Al-Raida
- Discipline: Gender studies
- Language: Arabic, English

Publication details
- History: 1976–present
- Publisher: The Arab Institute for Women
- Frequency: Bi-annual

Standard abbreviations
- ISO 4: Al-Raida

Indexing
- ISSN: 0259-9953 (print) 2226-4841 (web)

Links
- Journal homepage;

= Al-Raida =

Al-Raida (English: The Woman Pioneer) is a bi-annual peer-reviewed feminist academic journal covering women's and gender studies. Established in 1976, it is published by The Arab Institute for Women at the Lebanese American University.
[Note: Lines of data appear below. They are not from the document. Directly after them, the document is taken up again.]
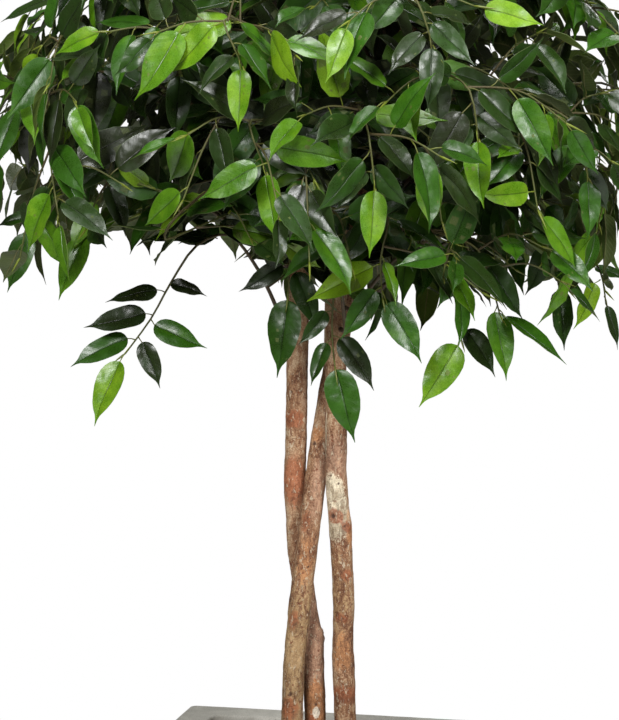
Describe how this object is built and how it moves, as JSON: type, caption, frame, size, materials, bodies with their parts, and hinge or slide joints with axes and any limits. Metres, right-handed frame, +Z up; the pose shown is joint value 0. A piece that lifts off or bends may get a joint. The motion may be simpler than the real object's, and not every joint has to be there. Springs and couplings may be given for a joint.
{
  "type": "potted weeping fig topiary",
  "caption": "Weeping fig topiary: bare stems cross above a square concrete planter and carry one round crown of hanging, pointed, glossy leaves.",
  "frame": {"origin": "middle of the planter's base, on the floor", "axes": "+Z up along the stems; X and Y along the planter's sides; the picture looks along +Y, turned 12.5 degrees towards -X"},
  "size_m": [0.7537, 0.7179, 1.3571],
  "materials": {
    "concrete": "matte",
    "soil": "matte",
    "bark": "matte",
    "leaf": "satin"
  },
  "bodies": {
    "root": {"planter": "concrete", "soil": "soil", "spray_fringe_edge_left": "leaf", "spray_fringe_edge_right": "leaf", "spray_fringe_far_left": "leaf", "spray_fringe_far_right": "leaf", "spray_fringe_left": "leaf", "spray_fringe_middle": "leaf", "spray_fringe_right": "leaf", "spray_fringe_right_low": "leaf", "spray_fringe_stem_left": "leaf", "spray_fringe_stem_right": "leaf", "spray_front_left": "leaf", "spray_front_left_high": "leaf", "spray_front_left_out": "leaf", "spray_front_middle": "leaf", "spray_front_right": "leaf", "spray_front_right_high": "leaf", "spray_front_right_out": "leaf", "spray_lower_1": "leaf", "spray_lower_10": "leaf", "spray_lower_11": "leaf", "spray_lower_12": "leaf", "spray_lower_3": "leaf", "spray_lower_4": "leaf", "spray_lower_8": "leaf", "spray_lower_9": "leaf", "spray_middle_1": "leaf", "spray_middle_12": "leaf", "spray_middle_2": "leaf", "spray_middle_3": "leaf", "spray_middle_4": "leaf", "spray_middle_5": "leaf", "spray_middle_6": "leaf", "spray_middle_7": "leaf", "spray_middle_8": "leaf", "spray_skirt_3": "leaf", "spray_skirt_5": "leaf", "spray_skirt_6": "leaf", "spray_skirt_7": "leaf", "spray_top_1": "leaf", "spray_top_2": "leaf", "spray_top_3": "leaf", "spray_top_4": "leaf", "spray_under_1": "leaf", "spray_under_2": "leaf", "spray_under_3": "leaf", "spray_upper_1": "leaf", "spray_upper_2": "leaf", "spray_upper_3": "leaf", "spray_upper_4": "leaf", "spray_upper_5": "leaf", "spray_upper_6": "leaf", "spray_upper_7": "leaf", "spray_upper_8": "leaf", "stem_left": "bark", "stem_middle": "bark", "stem_right": "bark"}
  },
  "joints": []
}
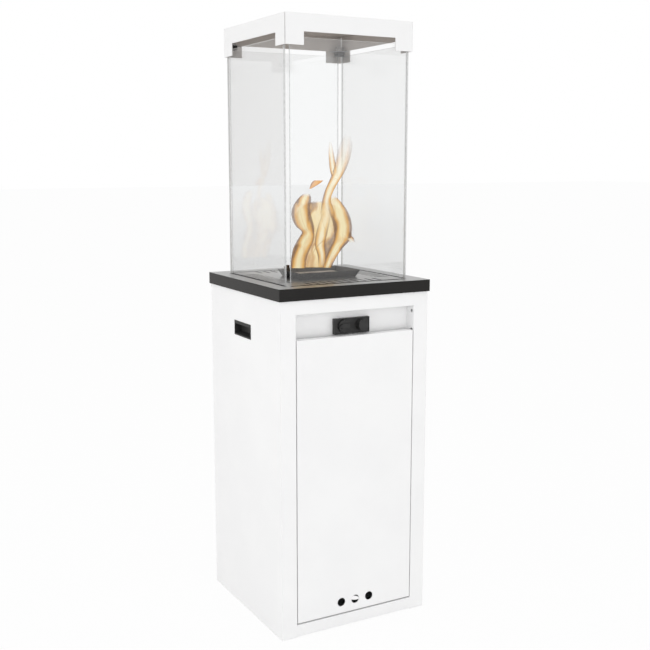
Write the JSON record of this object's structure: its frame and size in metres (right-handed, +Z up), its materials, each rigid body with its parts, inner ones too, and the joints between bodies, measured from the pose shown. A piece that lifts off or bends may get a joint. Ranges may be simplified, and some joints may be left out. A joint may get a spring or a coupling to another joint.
{
  "type": "patio gas heater",
  "caption": "Square patio gas heater: cylinder cabinet with a door, recessed knob and igniter, slotted deck with a burner bowl, and a clear glass chamber under a folded cap.",
  "frame": {"origin": "centre of the footprint on the floor", "axes": "+Z up, -Y towards the door and controls, +X to the right of someone who stands in front facing the heater"},
  "size_m": [0.418, 0.418, 1.485],
  "materials": {
    "white_paint": "fine satin powder coat, white",
    "black_paint": "heat-proof black enamel, satin",
    "black_enamel": "matt black enamel",
    "black_plastic": "fine-grained black plastic",
    "glass_clear": "clear toughened glass",
    "grey_rubber": "heat-proof rubber",
    "zinc_steel": "zinc-plated sheet",
    "bright_steel": "plain bright steel",
    "stainless": "heat-tinted stainless steel",
    "brass_fittings": "turned brass",
    "aluminium_pipe": "drawn aluminium",
    "dark_parts": "moulded plastic case"
  },
  "bodies": {
    "cabinet": {"back_panel": "white_paint", "back_screws": "bright_steel", "base_plate": "zinc_steel", "bottom_rail": "white_paint", "burner": "stainless", "burner_bowl": "black_enamel", "button_spring": "bright_steel", "carry_cup_left": "black_plastic", "carry_cup_right": "black_plastic", "clamp_screws": "bright_steel", "control_bezel": "black_plastic", "control_strip": "white_paint", "corner_gussets": "zinc_steel", "deck_tray": "black_paint", "door_magnet": "dark_parts", "floor_glides": "grey_rubber", "gas_inlet": "brass_fittings", "gas_valve": "brass_fittings", "glass_back": "glass_clear", "glass_channel_back": "zinc_steel", "glass_channel_front": "zinc_steel", "glass_channel_left": "zinc_steel", "glass_channel_right": "zinc_steel", "glass_front": "glass_clear", "glass_gasket_back": "grey_rubber", "glass_gasket_front": "grey_rubber", "glass_gasket_left": "grey_rubber", "glass_gasket_right": "grey_rubber", "glass_left": "glass_clear", "glass_pads": "grey_rubber", "glass_right": "glass_clear", "heat_shield": "zinc_steel", "hinge_arms": "zinc_steel", "igniter_body": "dark_parts", "ignition_electrode": "stainless", "injector": "brass_fittings", "knob_spring": "bright_steel", "pilot_hood": "stainless", "pilot_pipe": "aluminium_pipe", "roof_cap": "white_paint", "side_panel_left": "white_paint", "side_panel_right": "white_paint", "supply_pipe": "aluminium_pipe", "thermocouple": "stainless", "top_rail": "white_paint", "valve_nut": "bright_steel", "venturi": "stainless"},
    "door": {"door_panel": "white_paint", "door_stiffener": "zinc_steel", "door_hinge_ears": "zinc_steel", "door_hinge_pins": "bright_steel", "strike_plate": "zinc_steel"},
    "knob_plunger": {"knob_washer": "bright_steel"},
    "knob": {"gas_knob": "black_plastic", "knob_spindle": "brass_fittings"},
    "button": {"igniter_button": "black_plastic"}
  },
  "joints": [
    {"name": "door_swing", "type": "hinge", "parent": "cabinet", "child": "door", "pos_m": [0.1425, -0.196, 0.39], "axis": [0, 0, 1], "range_deg": [0, 95]},
    {"name": "knob_push", "type": "slide", "parent": "cabinet", "child": "knob_plunger", "axis": [0, 1, 0], "range_m": [0, 0.004], "stiffness_N_per_m": 600, "springref_m": -0.003, "deforming": ["knob_spring"]},
    {"name": "knob_turn", "type": "hinge", "parent": "knob_plunger", "child": "knob", "pos_m": [-0.024, -0.18, 0.762], "axis": [0, -1, 0], "range_deg": [0, 180]},
    {"name": "button_press", "type": "slide", "parent": "cabinet", "child": "button", "axis": [0, 1, 0], "range_m": [0, 0.005], "stiffness_N_per_m": 400, "springref_m": -0.003, "deforming": ["button_spring"]}
  ]
}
Its mission is to "enhance networking between Arab women and women all over the world".

==History==
The Institute for Women's Studies in the Arab World was set up in 1973 at the Beirut University College, with funding from the Ford Foundation. This later morphed under the Lebanese American University. As the college was founded by Christian American missionaries, the journal was exclusively published in English for much of its history until the fall-winter edition of 2001 when an Arabic edition was published. Al-Raida published special issues on women in Arab cinema, women and the Lebanese Civil War, women and work, and violence against women. In 2013, the journal began publishing on a bi-annual basis as an interdisciplinary peer-reviewed academic journal, containing both scholarly and non-academic articles. In 2017, all journal content was digitized and made available online.

==Reception==

Al-Raida has been described as one of Lebanon's most successful feminist journals, recovering "a part of Lebanese feminist history that has been largely ignored".